*Directions*.
From the records below, extract only the lines running from the line with "attach(piece, BODY)" to the line with "return starts, on_front(half, *ends[1], lift)[0], normals", both lines included, reproducing them exactly.

*Data section*.
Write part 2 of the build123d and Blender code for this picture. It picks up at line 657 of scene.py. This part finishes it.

---

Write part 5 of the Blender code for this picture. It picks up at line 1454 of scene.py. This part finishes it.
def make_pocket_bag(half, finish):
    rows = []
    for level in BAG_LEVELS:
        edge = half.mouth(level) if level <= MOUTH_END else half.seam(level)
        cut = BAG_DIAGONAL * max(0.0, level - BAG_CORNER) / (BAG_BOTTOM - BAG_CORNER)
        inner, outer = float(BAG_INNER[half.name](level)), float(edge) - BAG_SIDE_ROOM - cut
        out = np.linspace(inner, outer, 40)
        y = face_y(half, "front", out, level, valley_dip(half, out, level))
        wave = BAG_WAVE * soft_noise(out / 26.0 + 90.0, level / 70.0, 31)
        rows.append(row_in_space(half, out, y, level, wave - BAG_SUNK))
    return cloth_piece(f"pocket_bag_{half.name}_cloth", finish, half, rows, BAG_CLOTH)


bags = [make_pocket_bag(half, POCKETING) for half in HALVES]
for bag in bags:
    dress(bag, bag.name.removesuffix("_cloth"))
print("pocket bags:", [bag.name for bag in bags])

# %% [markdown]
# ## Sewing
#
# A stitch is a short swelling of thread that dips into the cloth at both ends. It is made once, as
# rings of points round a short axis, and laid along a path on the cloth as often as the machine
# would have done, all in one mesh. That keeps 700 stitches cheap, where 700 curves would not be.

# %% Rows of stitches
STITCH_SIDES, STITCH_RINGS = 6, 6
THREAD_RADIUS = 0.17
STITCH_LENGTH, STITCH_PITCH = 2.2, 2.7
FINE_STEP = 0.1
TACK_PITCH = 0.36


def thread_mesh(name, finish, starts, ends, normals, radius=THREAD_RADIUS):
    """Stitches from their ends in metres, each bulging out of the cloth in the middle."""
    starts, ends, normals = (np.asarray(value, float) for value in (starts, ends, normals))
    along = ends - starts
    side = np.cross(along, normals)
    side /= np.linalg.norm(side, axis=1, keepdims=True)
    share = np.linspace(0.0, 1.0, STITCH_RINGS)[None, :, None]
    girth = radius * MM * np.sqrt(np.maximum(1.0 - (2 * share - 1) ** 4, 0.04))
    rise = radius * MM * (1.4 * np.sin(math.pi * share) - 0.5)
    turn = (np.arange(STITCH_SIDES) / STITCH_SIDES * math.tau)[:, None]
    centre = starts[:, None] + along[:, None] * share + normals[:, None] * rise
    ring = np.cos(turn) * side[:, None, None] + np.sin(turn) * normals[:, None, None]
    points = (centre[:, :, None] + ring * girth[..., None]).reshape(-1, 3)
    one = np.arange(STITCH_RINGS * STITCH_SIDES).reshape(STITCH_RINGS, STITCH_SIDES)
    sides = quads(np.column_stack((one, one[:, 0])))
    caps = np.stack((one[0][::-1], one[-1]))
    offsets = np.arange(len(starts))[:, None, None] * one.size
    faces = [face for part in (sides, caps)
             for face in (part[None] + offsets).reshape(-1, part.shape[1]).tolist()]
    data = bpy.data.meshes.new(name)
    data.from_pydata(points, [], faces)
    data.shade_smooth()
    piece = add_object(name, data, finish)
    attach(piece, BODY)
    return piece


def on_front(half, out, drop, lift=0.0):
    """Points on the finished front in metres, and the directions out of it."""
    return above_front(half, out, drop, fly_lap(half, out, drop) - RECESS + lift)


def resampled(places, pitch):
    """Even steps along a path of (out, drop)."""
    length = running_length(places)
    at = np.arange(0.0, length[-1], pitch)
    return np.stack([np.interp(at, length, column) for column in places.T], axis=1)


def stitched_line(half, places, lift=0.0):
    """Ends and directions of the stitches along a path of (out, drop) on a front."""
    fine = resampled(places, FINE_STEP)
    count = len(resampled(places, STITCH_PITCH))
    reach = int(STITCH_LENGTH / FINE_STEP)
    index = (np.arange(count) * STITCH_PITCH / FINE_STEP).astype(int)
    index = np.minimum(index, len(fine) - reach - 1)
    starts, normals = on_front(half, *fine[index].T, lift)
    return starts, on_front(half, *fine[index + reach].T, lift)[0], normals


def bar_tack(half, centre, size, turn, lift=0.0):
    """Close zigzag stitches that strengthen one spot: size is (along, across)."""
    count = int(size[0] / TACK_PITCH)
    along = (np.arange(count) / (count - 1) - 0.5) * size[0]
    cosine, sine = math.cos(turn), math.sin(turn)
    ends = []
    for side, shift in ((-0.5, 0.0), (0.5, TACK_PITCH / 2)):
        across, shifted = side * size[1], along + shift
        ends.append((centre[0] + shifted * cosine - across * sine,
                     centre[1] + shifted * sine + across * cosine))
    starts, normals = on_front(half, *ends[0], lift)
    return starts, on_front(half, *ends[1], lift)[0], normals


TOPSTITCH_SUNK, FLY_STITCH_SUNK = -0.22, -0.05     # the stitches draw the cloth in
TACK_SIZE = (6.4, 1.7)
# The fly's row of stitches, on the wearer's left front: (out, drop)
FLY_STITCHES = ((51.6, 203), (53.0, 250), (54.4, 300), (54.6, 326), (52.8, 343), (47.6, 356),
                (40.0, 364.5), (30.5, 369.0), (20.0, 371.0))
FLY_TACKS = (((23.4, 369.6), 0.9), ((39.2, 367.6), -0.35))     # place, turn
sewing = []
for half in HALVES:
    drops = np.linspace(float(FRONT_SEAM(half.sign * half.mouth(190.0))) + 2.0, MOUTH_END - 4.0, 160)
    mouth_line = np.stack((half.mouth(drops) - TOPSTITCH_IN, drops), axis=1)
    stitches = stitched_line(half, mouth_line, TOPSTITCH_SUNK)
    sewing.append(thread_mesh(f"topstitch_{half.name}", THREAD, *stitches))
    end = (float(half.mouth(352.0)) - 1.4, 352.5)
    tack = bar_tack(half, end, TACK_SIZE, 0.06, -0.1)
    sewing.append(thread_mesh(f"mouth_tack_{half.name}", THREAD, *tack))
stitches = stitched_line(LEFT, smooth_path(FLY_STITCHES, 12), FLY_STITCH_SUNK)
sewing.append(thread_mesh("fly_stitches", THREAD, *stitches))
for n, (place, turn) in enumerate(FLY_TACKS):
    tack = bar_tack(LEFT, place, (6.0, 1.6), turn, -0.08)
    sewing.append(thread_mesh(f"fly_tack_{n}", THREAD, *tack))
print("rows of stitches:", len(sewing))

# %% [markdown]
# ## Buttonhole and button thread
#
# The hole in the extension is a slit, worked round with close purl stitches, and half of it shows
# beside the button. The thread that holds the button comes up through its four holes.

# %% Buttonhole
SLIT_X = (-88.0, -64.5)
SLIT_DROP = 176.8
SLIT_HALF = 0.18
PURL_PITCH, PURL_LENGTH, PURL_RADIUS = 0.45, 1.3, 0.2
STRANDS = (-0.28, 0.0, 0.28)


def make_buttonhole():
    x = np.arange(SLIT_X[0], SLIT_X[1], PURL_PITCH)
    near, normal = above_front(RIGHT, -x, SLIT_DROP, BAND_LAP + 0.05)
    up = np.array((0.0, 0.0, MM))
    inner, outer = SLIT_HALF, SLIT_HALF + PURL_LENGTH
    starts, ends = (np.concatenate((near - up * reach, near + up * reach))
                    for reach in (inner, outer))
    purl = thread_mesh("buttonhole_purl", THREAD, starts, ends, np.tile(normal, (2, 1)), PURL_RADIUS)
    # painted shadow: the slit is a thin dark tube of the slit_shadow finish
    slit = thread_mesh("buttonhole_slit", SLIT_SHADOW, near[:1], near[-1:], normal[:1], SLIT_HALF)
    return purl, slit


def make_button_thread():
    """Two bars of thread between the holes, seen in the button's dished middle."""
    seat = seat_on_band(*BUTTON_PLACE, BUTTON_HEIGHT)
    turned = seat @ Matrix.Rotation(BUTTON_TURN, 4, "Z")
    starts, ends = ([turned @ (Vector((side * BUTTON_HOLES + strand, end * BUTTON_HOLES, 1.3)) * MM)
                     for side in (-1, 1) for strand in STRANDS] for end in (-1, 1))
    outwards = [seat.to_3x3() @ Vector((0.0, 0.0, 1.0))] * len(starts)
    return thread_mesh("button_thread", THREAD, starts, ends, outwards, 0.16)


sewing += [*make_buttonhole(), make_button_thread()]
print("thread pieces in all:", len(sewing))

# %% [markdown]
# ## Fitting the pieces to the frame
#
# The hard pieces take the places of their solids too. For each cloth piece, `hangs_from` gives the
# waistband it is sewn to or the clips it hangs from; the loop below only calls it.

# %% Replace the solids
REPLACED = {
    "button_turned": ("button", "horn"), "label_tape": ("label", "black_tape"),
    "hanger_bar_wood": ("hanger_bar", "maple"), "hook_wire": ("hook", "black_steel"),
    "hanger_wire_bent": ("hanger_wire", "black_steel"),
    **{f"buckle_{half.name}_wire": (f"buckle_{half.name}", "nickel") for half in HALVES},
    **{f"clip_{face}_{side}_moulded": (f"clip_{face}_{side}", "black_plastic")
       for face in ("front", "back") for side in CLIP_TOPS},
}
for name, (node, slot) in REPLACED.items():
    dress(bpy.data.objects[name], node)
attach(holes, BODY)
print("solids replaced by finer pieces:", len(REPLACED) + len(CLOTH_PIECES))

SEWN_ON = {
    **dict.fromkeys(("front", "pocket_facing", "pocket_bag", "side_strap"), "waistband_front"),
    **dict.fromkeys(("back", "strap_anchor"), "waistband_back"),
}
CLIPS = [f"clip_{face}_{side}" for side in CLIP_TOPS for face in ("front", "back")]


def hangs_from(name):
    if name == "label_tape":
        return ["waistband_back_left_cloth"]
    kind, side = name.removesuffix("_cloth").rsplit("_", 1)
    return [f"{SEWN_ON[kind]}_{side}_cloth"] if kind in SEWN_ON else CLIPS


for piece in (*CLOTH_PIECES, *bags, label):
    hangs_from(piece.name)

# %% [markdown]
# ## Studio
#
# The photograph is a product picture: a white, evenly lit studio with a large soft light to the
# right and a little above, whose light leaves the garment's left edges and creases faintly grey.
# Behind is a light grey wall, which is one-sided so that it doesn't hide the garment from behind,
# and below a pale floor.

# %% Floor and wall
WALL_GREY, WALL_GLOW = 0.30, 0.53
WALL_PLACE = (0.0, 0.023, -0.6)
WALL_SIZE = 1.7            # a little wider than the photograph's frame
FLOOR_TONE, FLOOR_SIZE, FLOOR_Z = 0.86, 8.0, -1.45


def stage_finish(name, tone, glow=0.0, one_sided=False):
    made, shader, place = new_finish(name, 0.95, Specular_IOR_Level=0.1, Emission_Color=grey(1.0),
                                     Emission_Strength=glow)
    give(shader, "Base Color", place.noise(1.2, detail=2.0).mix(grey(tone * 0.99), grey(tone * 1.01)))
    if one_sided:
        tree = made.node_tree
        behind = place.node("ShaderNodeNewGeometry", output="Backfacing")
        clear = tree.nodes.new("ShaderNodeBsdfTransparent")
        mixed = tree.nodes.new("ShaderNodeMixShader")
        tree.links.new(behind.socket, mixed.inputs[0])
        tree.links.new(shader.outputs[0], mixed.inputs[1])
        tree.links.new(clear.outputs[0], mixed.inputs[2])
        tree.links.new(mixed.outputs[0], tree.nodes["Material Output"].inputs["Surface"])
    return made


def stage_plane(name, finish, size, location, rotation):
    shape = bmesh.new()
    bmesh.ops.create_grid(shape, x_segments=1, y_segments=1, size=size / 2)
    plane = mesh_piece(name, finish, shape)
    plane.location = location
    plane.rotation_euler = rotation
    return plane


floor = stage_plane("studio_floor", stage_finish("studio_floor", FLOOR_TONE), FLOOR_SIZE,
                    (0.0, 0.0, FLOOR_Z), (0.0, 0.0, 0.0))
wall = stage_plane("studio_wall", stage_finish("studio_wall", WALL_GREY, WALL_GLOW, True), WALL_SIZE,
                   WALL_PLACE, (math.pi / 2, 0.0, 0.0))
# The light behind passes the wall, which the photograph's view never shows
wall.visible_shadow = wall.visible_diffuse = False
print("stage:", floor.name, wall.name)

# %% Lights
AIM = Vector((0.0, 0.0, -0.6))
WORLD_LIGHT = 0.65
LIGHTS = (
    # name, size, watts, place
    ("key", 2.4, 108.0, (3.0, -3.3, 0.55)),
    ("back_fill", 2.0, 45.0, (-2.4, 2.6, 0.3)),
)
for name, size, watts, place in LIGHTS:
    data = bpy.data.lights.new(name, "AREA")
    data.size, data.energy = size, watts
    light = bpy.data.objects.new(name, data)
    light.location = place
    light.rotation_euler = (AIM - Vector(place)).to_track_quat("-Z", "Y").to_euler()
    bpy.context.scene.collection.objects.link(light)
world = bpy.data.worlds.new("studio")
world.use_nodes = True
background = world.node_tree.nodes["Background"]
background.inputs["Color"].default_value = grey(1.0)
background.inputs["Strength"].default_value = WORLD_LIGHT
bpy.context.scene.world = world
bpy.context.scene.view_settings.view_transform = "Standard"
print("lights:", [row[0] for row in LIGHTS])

*The solution*.
    attach(piece, BODY)
    return piece


def on_front(half, out, drop, lift=0.0):
    """Points on the finished front in metres, and the directions out of it."""
    return above_front(half, out, drop, fly_lap(half, out, drop) - RECESS + lift)


def resampled(places, pitch):
    """Even steps along a path of (out, drop)."""
    length = running_length(places)
    at = np.arange(0.0, length[-1], pitch)
    return np.stack([np.interp(at, length, column) for column in places.T], axis=1)


def stitched_line(half, places, lift=0.0):
    """Ends and directions of the stitches along a path of (out, drop) on a front."""
    fine = resampled(places, FINE_STEP)
    count = len(resampled(places, STITCH_PITCH))
    reach = int(STITCH_LENGTH / FINE_STEP)
    index = (np.arange(count) * STITCH_PITCH / FINE_STEP).astype(int)
    index = np.minimum(index, len(fine) - reach - 1)
    starts, normals = on_front(half, *fine[index].T, lift)
    return starts, on_front(half, *fine[index + reach].T, lift)[0], normals


def bar_tack(half, centre, size, turn, lift=0.0):
    """Close zigzag stitches that strengthen one spot: size is (along, across)."""
    count = int(size[0] / TACK_PITCH)
    along = (np.arange(count) / (count - 1) - 0.5) * size[0]
    cosine, sine = math.cos(turn), math.sin(turn)
    ends = []
    for side, shift in ((-0.5, 0.0), (0.5, TACK_PITCH / 2)):
        across, shifted = side * size[1], along + shift
        ends.append((centre[0] + shifted * cosine - across * sine,
                     centre[1] + shifted * sine + across * cosine))
    starts, normals = on_front(half, *ends[0], lift)
    return starts, on_front(half, *ends[1], lift)[0], normals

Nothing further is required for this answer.